Before we broke out for holiday. Charlotte, Laura, Fiona, and I (we all work together) wanted to go hiking at Maluan Mountain. It is said to have amazing waterfall views, cherry blossoms, and lots of fruit trees. We had already worked out the route we had to take to get there, but then we came across a Chinese lady who influenced us in taking a different route. So we went. We walked about 30 minutes until we got to the area that said Maluan Park or something like that. Then we ended up following a path that lead to nowhere. So we decided to make our own path and came across some waterfalls so we thought we were going in the right direction. By this time Fiona had gone home and it was just the three of us. We were lost.
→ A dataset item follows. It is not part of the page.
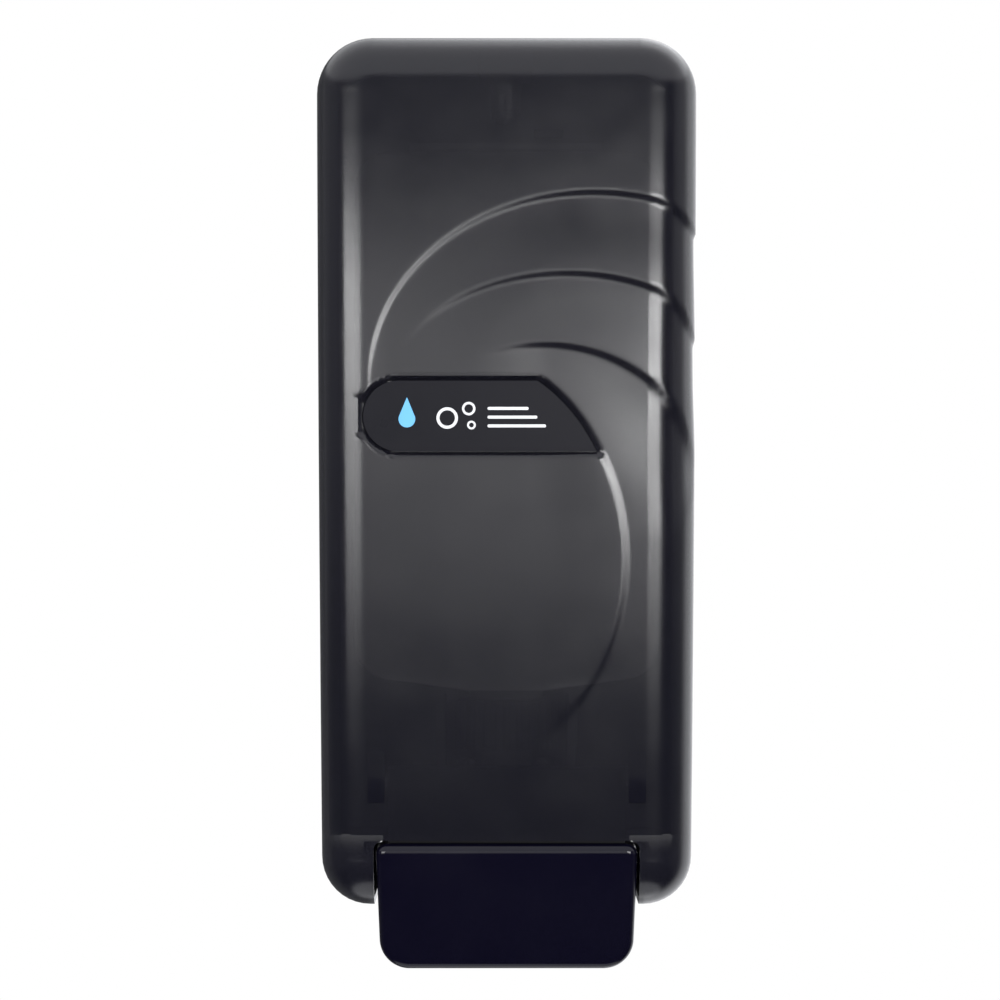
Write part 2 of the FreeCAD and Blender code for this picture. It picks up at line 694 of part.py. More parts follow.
def inlet_seat():
    """Cage around the inlet ball: a ring on top keeps the ball in the pipe."""
    low = seat_base() + 2 * ball_radius + ball_lift + 0.5
    outer = rod_z(inlet_bore, low, low + seat_height, 0, pump_y)
    return outer.cut(rod_z(2.4, low - 1, low + seat_height + 1, 0, pump_y))


def inlet_ball():
    return Part.makeSphere(ball_radius, V(0, pump_y, seat_base() + ball_radius + 0.05))


def piston_rod():
    """Piston head with a seal groove and a thin rod to the button."""
    axis_z = up(pump_up)
    head = rod_y(bore_radius - piston_clearance, head_front_y, head_front_y + head_length, 0, axis_z)
    rod = rod_y(rod_radius, button_front_y + 1.0, head_front_y + 1.0, 0, axis_z)
    groove_y = head_front_y + head_length / 2 - seal_width / 2
    groove = rod_y(bore_radius + 1, groove_y, groove_y + seal_width, 0, axis_z)
    groove = groove.cut(rod_y(bore_radius - seal_groove_depth, groove_y - 1, groove_y + seal_width + 1, 0, axis_z))
    return tidy(head.fuse(rod).cut(groove))


def piston_seal():
    axis_z = up(pump_up)
    groove_y = head_front_y + head_length / 2 - seal_width / 2
    ring_out = rod_y(bore_radius - 0.02, groove_y, groove_y + seal_width, 0, axis_z)
    return ring_out.cut(rod_y(bore_radius - seal_groove_depth, groove_y - 1, groove_y + seal_width + 1, 0, axis_z))


def piston_button():
    """Mushroom button the bar's boss presses."""
    axis_z = up(pump_up)
    button = rod_y(button_radius, button_front_y, button_front_y + button_thick, 0, axis_z)
    front = [e for e in button.Edges if e.BoundBox.YMax < button_front_y + 0.1]
    button = button.makeFillet(1.2, front)
    return button.cut(rod_y(rod_radius, button_front_y + 1.0, button_front_y + 10, 0, axis_z))


def return_spring():
    """Coil spring around the rod, between the barrel and the button, drawn as short mitred runs."""
    y0 = button_front_y + button_thick + spring_wire / 2 + 0.1
    y1 = barrel_front_y - spring_wire / 2 - 0.1
    count = spring_turns * spring_runs
    points = []
    for k in range(count + 1):
        turn = 2 * math.pi * k / spring_runs
        points.append(V(spring_radius * math.cos(turn), y0 + (y1 - y0) * k / count,
                        up(pump_up) + spring_radius * math.sin(turn)))
    circle = Part.makeCircle(spring_wire / 2, points[0], points[1].sub(points[0]))
    corners = [circle.valueAt(2 * math.pi * k / 8) for k in range(8)]
    section = Part.makePolygon(corners + corners[:1])
    return Part.Wire(Part.makePolygon(points)).makePipeShell([section], True, False, 1)


def spout_nozzle():
    """Tapered nozzle pushed over the outlet socket."""
    top = up(spout_low + nozzle_height)
    low = up(spout_low)
    outer = Part.makeCone(spout_radius - 0.4, spout_radius + 1.9, top - low, V(0, pump_y, low), V(0, 0, 1))
    outer = outer.cut(rod_z(spout_radius + 0.02, up(spout_low + 7.0), top + 1, 0, pump_y))
    return tidy(outer.cut(rod_z(spout_bore, low - 1, top + 1, 0, pump_y)))


def outlet_valve():
    """Soft duckbill: a collar and two lips that meet in a slit."""
    top = up(spout_low + 7.0)
    low = up(spout_low - 2.0)
    tube = Part.makeCone(2.2, spout_bore - 0.05, top - low, V(0, pump_y, low), V(0, 0, 1))
    inner = Part.makeCone(0.9, spout_bore - 1.2, top - low, V(0, pump_y, low + 0.6), V(0, 0, 1))
    slit = box(-1.8, 1.8, pump_y - 0.15, pump_y + 0.15, low - 1, low + 2.2)
    return tidy(tube.cut(inner).cut(slit))


def crown_z():
    return up(cover_height)


def lock_escutcheon():
    """Low oval ring on the cover's top edge around the lock."""
    low = crown_z()
    oval = Part.Ellipse(V(lock_plate_half_x, lock_y, low), V(0, lock_y + lock_plate_half_y, low), V(0, lock_y, low))
    plate = Part.Face(Part.Wire(oval.toShape())).extrude(V(0, 0, lock_plate_proud))
    return plate.cut(rod_z(lock_barrel_radius + pin_clearance, low - 1, low + 3, 0, lock_y))


def lock_barrel():
    """Turning plug with a key slot and a square tail for the cam."""
    top = crown_z() + lock_plate_proud - 0.1
    low = crown_z() - lock_barrel_drop
    plug = rod_z(lock_barrel_radius, low, top, 0, lock_y)
    slot = box(-0.7, 0.7, lock_y - 3.2, lock_y + 3.2, top - 6.0, top + 1)
    plug = plug.cut(slot)
    tail = box(-2.2, 2.2, lock_y - 2.2, lock_y + 2.2, low - cam_thick, low + 0.5)
    plug = plug.fuse(tail)
    return tidy(plug.cut(rod_z(1.1, low - 5, low + 3, 0, lock_y)))


def lock_cam():
    """Flat finger that swings behind the keeper when the key turns."""
    low = crown_z() - lock_barrel_drop - cam_thick
    hub = rod_z(cam_half_width + 0.8, low, low + cam_thick, 0, lock_y)
    finger = box(-cam_half_width, cam_half_width, lock_y, lock_y + cam_reach, low, low + cam_thick)
    tip = edges_along(finger, V(0, 0, 1), lambda c: c.y > lock_y + 5)
    finger = finger.makeFillet(2.4, tip)
    return tidy(hub.fuse(finger).cut(box(-2.2, 2.2, lock_y - 2.2, lock_y + 2.2, low - 1, low + 5)))


def cam_screw():
    low = crown_z() - lock_barrel_drop - cam_thick
    head = rod_z(3.4, low - 1.6, low, 0, lock_y)
    slot = box(-3.5, 3.5, lock_y - 0.4, lock_y + 0.4, low - 2, low - 0.9)
    return head.cut(slot).fuse(rod_z(1.1, low - 0.1, low + cam_thick + 2.5, 0, lock_y))


nodes = {
    "wall_plate": wall_plate,
    "front_cover": front_cover,
    "push_bar": push_bar,
    "push_bar_pins": push_bar_pins,
    "cover_hinge_pins": cover_hinge_pins,
    "name_badge": name_badge,
    "badge_pictograms": badge_marks,
    "reservoir": reservoir,
    "tank_strainer": tank_strainer,
    "filler_flap": filler_flap,
    "flap_hinge_pin": flap_hinge_pin,
    "outlet_gasket": outlet_gasket,
    "collar_nut": collar_nut,
    "pump_body": pump_body,
    "pump_bracket": pump_bracket,
    "bracket_screws": bracket_screws,
    "inlet_cage": inlet_seat,
    "inlet_ball": inlet_ball,
    "piston_rod": piston_rod,
    "piston_seal": piston_seal,
    "piston_button": piston_button,
    "return_spring": return_spring,
    "spout_nozzle": spout_nozzle,
    "outlet_valve": outlet_valve,
    "lock_escutcheon": lock_escutcheon,
    "lock_barrel": lock_barrel,
    "lock_cam": lock_cam,
    "cam_screw": cam_screw,
}

os.makedirs("parts", exist_ok=True)
for name, make in nodes.items():
    shape = make()
    print(name, "valid" if shape.isValid() else "NOT VALID", len(shape.Solids), "solids",
          round(shape.Volume, 1), "mm3")
    shape.exportStep("parts/" + name + ".step")
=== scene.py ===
# %% [markdown]
# # A wall mounted soap dispenser
# This lesson dresses a finished mechanical model. The model brings every part in its true place,
# in metres, with the wall at y = 0 and the front facing -Y. The lesson adds the shapes that the
# mechanical model draws too plainly, such as the flowing steps in the cover, and gives every part
# a procedural finish.

# %% Load the frame
import bpy
import math
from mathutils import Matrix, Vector


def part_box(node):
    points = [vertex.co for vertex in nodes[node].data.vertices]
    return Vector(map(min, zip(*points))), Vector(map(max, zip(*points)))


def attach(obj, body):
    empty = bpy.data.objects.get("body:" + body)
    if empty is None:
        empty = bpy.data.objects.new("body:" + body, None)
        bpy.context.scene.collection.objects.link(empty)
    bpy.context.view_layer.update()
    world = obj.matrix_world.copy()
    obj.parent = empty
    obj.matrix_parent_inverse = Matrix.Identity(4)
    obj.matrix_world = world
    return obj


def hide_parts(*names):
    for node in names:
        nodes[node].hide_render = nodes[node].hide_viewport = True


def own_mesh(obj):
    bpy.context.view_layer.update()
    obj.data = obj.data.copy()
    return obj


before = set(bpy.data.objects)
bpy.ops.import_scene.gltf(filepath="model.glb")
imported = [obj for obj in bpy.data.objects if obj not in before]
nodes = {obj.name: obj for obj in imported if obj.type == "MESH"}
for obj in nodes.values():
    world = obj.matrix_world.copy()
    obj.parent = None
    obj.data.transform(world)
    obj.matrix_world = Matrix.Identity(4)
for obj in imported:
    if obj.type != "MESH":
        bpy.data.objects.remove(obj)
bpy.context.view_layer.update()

# %% [markdown]
# Nearly all measures are read from the parts themselves, so the dressing follows the model. A
# millimetre is written as `mm`, because the scene is in metres and a moulded part is thought of
# in millimetres.

# %% Measures read from the parts
mm = 0.001
cover_low, cover_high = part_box("front_cover")
bar_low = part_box("push_bar")[0]
cover_base = cover_low.z
cover_top = cover_high.z
cover_front = cover_low.y
print("cover", [round(v / mm, 1) for v in cover_high - cover_low], "mm")

# %% [markdown]
# ## Small helpers for finishes
# A finish starts as one Principled shader. Noise textures then move its roughness and a Bump node
# moves its surface, so that the plastic catches light unevenly, as moulded plastic does. The
# helpers below only save typing: each finish further down still decides its own numbers.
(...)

Fifteen minutes before sunset we were able to climb back to the top of wherever we were and sit on some tree trunks. My phone was the only one with battery left so I called the police, then I called my supervisor Alistair , and then I contacted my case handler Kathryn. We were cold, wet, hungry, full of scratches and tired. The police worked with mountain rescue and a couple of hours later they ended up finding us. They had made their own path to get where we were at. We had to climb back out with ropes for about an hour and a half. When we were finally out, the police and photographers took pictures of us, and then took us to the police station where Alistair was waiting for us. He had brought us some food, and blankets. The policemen also had food available to us. They took more pictures of us, asked question, we ate our food, and then we were finally brought back home.